Turbine engines are remarkably compact and lightweight compared to piston mills. The Meridian’s 500 shp PT6A is comparatively small and weighs a little over 300 pounds, whereas the big-bore, turbocharged, 350 hp Lycoming on the Mirage weighs more like 450 pounds. This imposes considerations of both design and weight and balance. The Meridian’s fuselage is extended an extra foot over that of the Mirage, and that’s all in the longer nose to control the airplane’s balance point.
Turbines aren’t as efficient as piston mills, but the difference isn’t as much as you might think if you consider the improved performance. At optimum altitude, the Meridian burns about 31 gph compared to 20 gph on the Mirage, roughly 50% more. That’s because piston engines are more efficient and offer a lower specific fuel consumption (.43 lbs./hp/hr) compared to turbines (.58 lbs./shp/hr).
As partial compensation, the Meridian climbs to its maximum altitude, 28,000 feet, in about half the time and cruises roughly 40 knots faster than the Mirage. (In fact, the Meridian is approved for flight at 30,000 feet, but few of the type are RVSM equipped for operation above 28,000 feet.)
As partial counterbalance to the efficiency of avgas, it’s not efficient if you can’t find any. Jet fuel is often less expensive than avgas, and it’s more universally available around the world. (A few years ago, I delivered a Cessna 421 to a company in Subic Bay, Philippines, only to go back a year later and ferry the airplane back to the states. The company executives had grown tired of limiting their destinations to airports with avgas and decided to buy a King Air C90.)
The extra fuel burn of a turbine also has an effect on payload. Jet fuel is 13% heavier than avgas, so the Meridian must carry more fuel weight to manage reasonable range, specifically 150 gallons vs. 120 gallons on the Mirage. The Meridian’s bigger power allows it to be certified at 5,092 pounds, almost 800 pounds heavier than the Mirage, but the top piston Piper still scores about 150 pounds more payload than the Meridian.
The logic of insurance is always difficult to define, and you’ll pay a disproportionately higher premium to fly a turbine. Apparently, only pilots recognize the ease and simplicity of flying behind a jetprop. Both types demand high-performance/high-altitude checkouts, but for reasons that have nothing to do with accident history, insurance companies seem reluctant to acknowledge the benefits of a turbine.

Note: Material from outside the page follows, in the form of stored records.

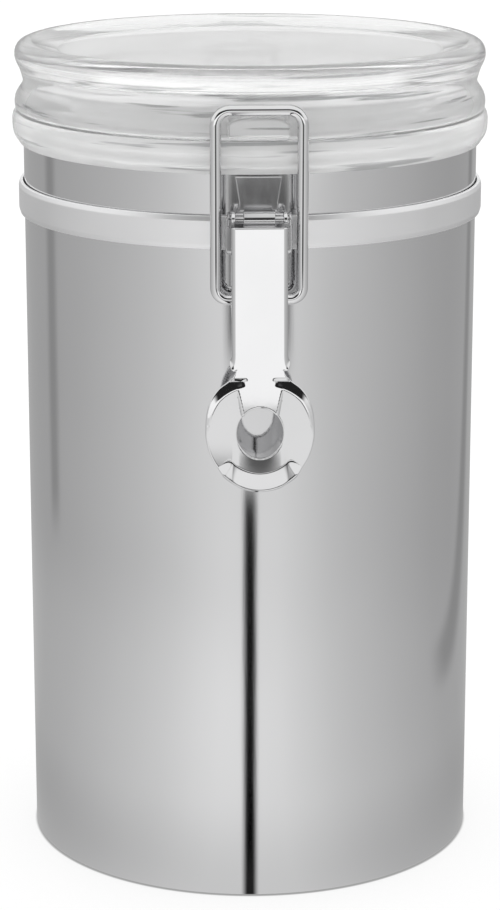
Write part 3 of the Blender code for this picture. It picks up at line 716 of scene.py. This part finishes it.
# an extruded outline, drawn in near each end by the edge's radius times 1 less the sine
def extruded(name, outline, halfWidth, soft, placeOf, steps=6):
    turn = np.linspace(0, math.pi / 2, steps)
    drawn = soft * (1 - np.sin(turn))
    drawn = np.concatenate([drawn, drawn[::-1]])
    across = halfWidth - soft * (1 - np.cos(turn))
    across = np.concatenate([-across, across[::-1]])
    slope = np.roll(outline, -1, axis=0) - np.roll(outline, 1, axis=0)
    normal = np.stack([slope[:, 1], -slope[:, 0]], axis=1)
    normal /= np.linalg.norm(normal, axis=1, keepdims=True)
    shape = outline[None] - normal[None] * drawn[:, None, None]
    points = placeOf(np.repeat(across[:, None], len(outline), 1), shape[..., 0], shape[..., 1])
    faces = gridFaces(len(across), len(outline), wrapColumns=True)
    return meshOf(name, points, faces, closeEnds=True)


# a place across the can, that far out and that high, on the hinge's side or on the latch's side
def behind(x, u, z):
    return np.stack([x, u, z], axis=-1)


def ahead(x, u, z):
    return np.stack([x, -u, z], axis=-1)


# half a circle round the hinge pin, run back into the lid's side
def hingeLugMesh():
    radius = lid["lugRadius"]
    root = collarRadius - lid["neckSetback"] - lid["lugRoot"]
    eye = arcPoints(lidPivot, radius, np.linspace(-math.pi / 2, math.pi / 2, lid["lugSteps"]))
    low, top = (root, lidBottom + lid["lugLow"]), (root, lidPivot[1] + radius * lid["lugHigh"])
    outline = np.concatenate([[low], eye, [top]])
    return extruded("hingeLug", outline, lid["lugHalfWidth"], lid["lugSoft"], behind)


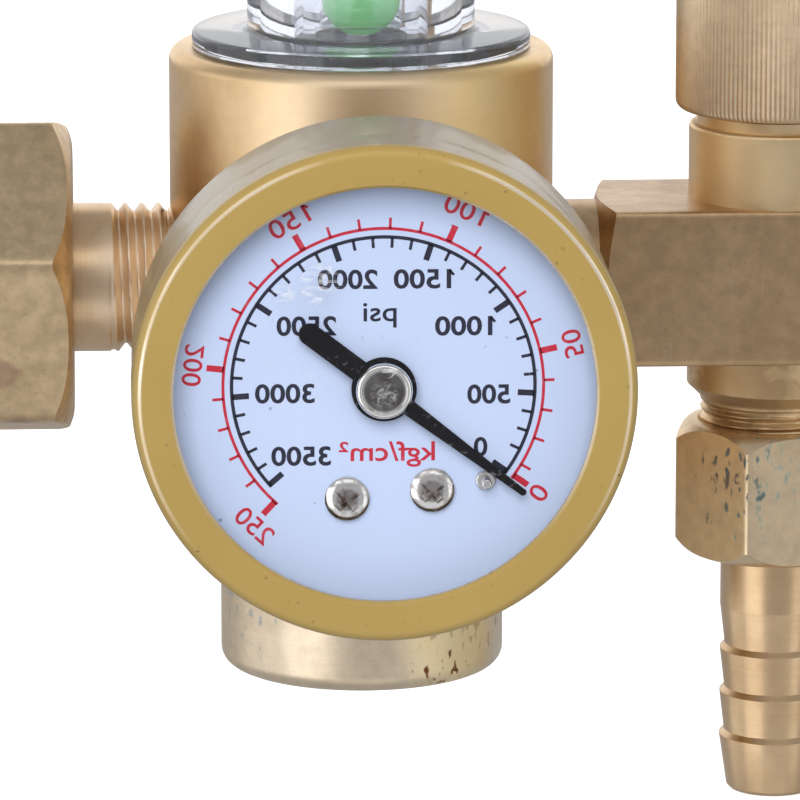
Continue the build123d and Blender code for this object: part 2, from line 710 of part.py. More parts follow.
# Link from the tube's tip to the tail of the sector, free at the tip so that the movement can be posed
tip_angle = tube_end + (tip_block / 2 + root_gap / 2) / tube_mean_r * 180 / pi
tip_eye_r = tube_mean_r - 1.9
link_back = sector_face + 0.3
with BuildPart() as end_link:
    add(bar(dial_plane(link_back), tail_end, polar(tip_eye_r, tip_angle), 1.5, 0.3))
    with BuildSketch(dial_plane(link_back)):
        with Locations(tail_end):
            Circle(sector_arbor_r + running_gap)
    extrude(amount=0.3, mode=Mode.SUBTRACT)
save(end_link, "end_link")

# Bourdon tube: a flat tube bent to most of a circle, closed at its tip
root_half_angle = (root_block / 2 + root_gap) / tube_mean_r * 180 / pi
tube_start = tube_root + root_half_angle
tube_plane = Plane(origin=(0, 0, 0), x_dir=(cos(radians(tube_start)), 0, sin(radians(tube_start))),
                   z_dir=(sin(radians(tube_start)), 0, -cos(radians(tube_start))))
with BuildPart() as bourdon_tube:
    with BuildSketch(tube_plane):
        with Locations((tube_mean_r, tube_back + tube_width / 2)):
            RectangleRounded(tube_radial, tube_width, tube_radial * 0.45)
            RectangleRounded(tube_radial - 2 * tube_wall, tube_width - 2 * tube_wall, tube_radial * 0.3,
                             mode=Mode.SUBTRACT)
    revolve(axis=Axis((0, 0, 0), (0, -1, 0)), revolution_arc=tube_end - tube_start)
save(bourdon_tube, "bourdon_tube")

# End piece that closes the tube and carries the link's eye
with BuildPart() as tube_tip:
    with BuildSketch(dial_plane(tube_back)):
        with Locations(polar(tube_mean_r, tip_angle)):
            Rectangle(tube_radial, tip_block, rotation=tip_angle)
    extrude(amount=tube_width)
    with BuildSketch(dial_plane(sector_back)):
        with Locations(polar(tube_mean_r - 1.8, tip_angle)):
            Rectangle(2.4, tip_block, rotation=tip_angle)
    extrude(amount=plate_thickness)
save(tube_tip, "tube_tip")

# Hairspring: a flat spiral of half turns that takes the play out of the gears
spiral_turns = 5
spiral_step = 0.42
spiral_start = 0.95
spiral_wire = 0.14
spiral_height = 0.3
spiral_lift = 0.35
spiral_reach = 2 * (spiral_start + spiral_turns * spiral_step)
with BuildPart() as hairspring:
    with BuildSketch(dial_plane(back_plate_face + spiral_lift)):
        for half in range(2 * spiral_turns - 1):
            radius = spiral_start + half * spiral_step / 2
            middle = (spiral_step / 4 * (-1) ** half, 0)
            with BuildSketch(mode=Mode.PRIVATE) as arc:
                with Locations(middle):
                    Circle(radius + spiral_wire / 2)
                    Circle(radius - spiral_wire / 2, mode=Mode.SUBTRACT)
                with Locations((middle[0], spiral_reach / 2 * (-1) ** half)):
                    Rectangle(2 * spiral_reach, spiral_reach, mode=Mode.INTERSECT)
            add(arc.sketch)
    extrude(amount=spiral_height)
save(hairspring, "hairspring")

# Movement plates: two brass plates on three pillars, the front one with bosses for the dial
plate_r = tube_mean_r - tube_radial / 2 - 0.6


def plate_outline(plane):
    """Movement plate with its holes for the arbors of the pinion and of the sector."""
    with BuildSketch(plane) as outline:
        Circle(plate_r)
        with Locations((0, -gear_centres / 2 + 0.3)):
            Rectangle(plate_r, 2 * plate_r - gear_centres + 3.5, mode=Mode.INTERSECT)
        Circle(arbor_r + running_gap, mode=Mode.SUBTRACT)
        with Locations(sector_pivot):
            Circle(sector_arbor_r + running_gap, mode=Mode.SUBTRACT)
    return outline.sketch


with BuildPart() as back_plate:
    extrude(plate_outline(dial_plane(plate_back)), amount=plate_thickness)
save(back_plate, "back_plate")

with BuildPart() as front_plate:
    extrude(plate_outline(dial_plane(front_plate_face - plate_thickness)), amount=plate_thickness)
    with BuildSketch(dial_plane(front_plate_face - plate_thickness)):
        with Locations(*dial_screw_places):
            Circle(1.3)
    extrude(amount=dial_face - dial_thickness - front_plate_face + plate_thickness)
    with BuildSketch(dial_plane(front_plate_face - plate_thickness)):
        with Locations(*dial_screw_places):
            Circle(screw_hole_r)
    extrude(amount=dial_face - front_plate_face + plate_thickness, mode=Mode.SUBTRACT)
save(front_plate, "front_plate")

with BuildPart() as plate_pillars:
    with BuildSketch(dial_plane(back_plate_face)):
        with Locations(*pillar_places):
            Circle(0.8)
    extrude(amount=front_plate_face - plate_thickness - back_plate_face)
save(plate_pillars, "plate_pillars")

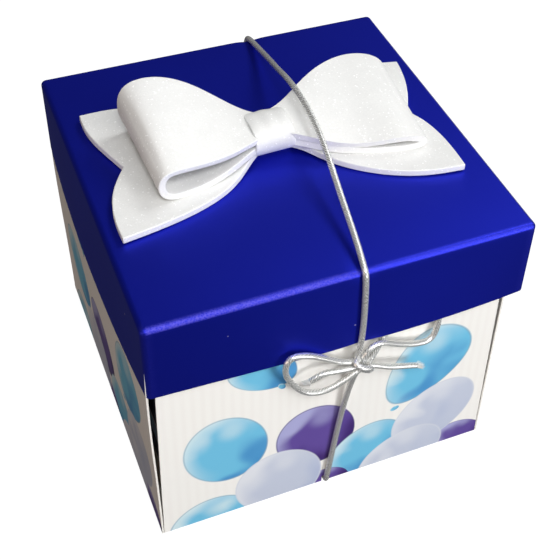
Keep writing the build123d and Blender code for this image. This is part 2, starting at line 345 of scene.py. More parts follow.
def frayed_end(name, tip, way, threads=34, length=2.2):
    """Threads set like seeds in a sunflower: turn by the golden angle, distance by the square root."""
    way = np.array(way) / np.linalg.norm(way)
    side = np.cross(way, (0.0, 0.0, 1.0))
    side /= np.linalg.norm(side)
    other = np.cross(way, side)
    index = np.arange(threads)
    turn, share = index * GOLDEN_TURN, np.sqrt((index + 0.5) / threads)
    out = np.cos(turn)[:, None] * side + np.sin(turn)[:, None] * other
    along = np.array([-0.9, 0.25, 0.7, 1.0])
    reach = length * (0.65 + 0.35 * np.cos(index * 2.4))
    spread = CORD_D / 2 * share[:, None] * (0.8 + 0.75 * np.maximum(along, 0.0) ** 1.5)
    middle = tip + way * (along * reach[:, None])[..., None] + out[:, None] * spread[..., None]
    corner = np.radians([90.0, 210.0, 330.0])
    ring = np.cos(corner)[:, None] * side + np.sin(corner)[:, None] * other
    thin = np.array(THREAD_RADIUS)[None, :, None, None]
    points = middle[:, :, None] + ring[None, None] * thin
    one = grid_quads(4, 3, closed=True)
    faces = (one[None] + 12 * index[:, None, None]).reshape(-1, 4)
    low = np.array([[0, 1, 2], [11, 10, 9]])
    caps = (low[None] + 12 * index[:, None, None]).reshape(-1, 3)
    flat = np.zeros((threads * 12, 2))
    return make_piece(name, points.reshape(-1, 3), np.array(faces.tolist() + caps.tolist(), dtype=object),
                      [core_yarn], flat=flat)


tufts = [frayed_end("cord_frayed_left", cord_line[0], cord_line[0] - cord_line[4]),
         frayed_end("cord_frayed_right", cord_line[-1], cord_line[-1] - cord_line[-5])]
for tuft in tufts:
    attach(tuft, "cord")
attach(cord, "cord")
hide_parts("cord_around_box", "cord_knot", "cord_left_loop", "cord_right_loop", "cord_left_end",
            "cord_right_end")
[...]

Finally, there’s resale value to consider. If you compare a seven-year-old Mirage to a similar-age Meridian, the Mirage has lost about 37% of its value, whereas the Meridian has declined about 39%, not much difference.
I’ve been lucky to fly both types quite a bit, including a dozen or so international deliveries. While that doesn’t make me an expert, I’ll take turbine every time. (Easy for me to say. I don’t have to pay for it.)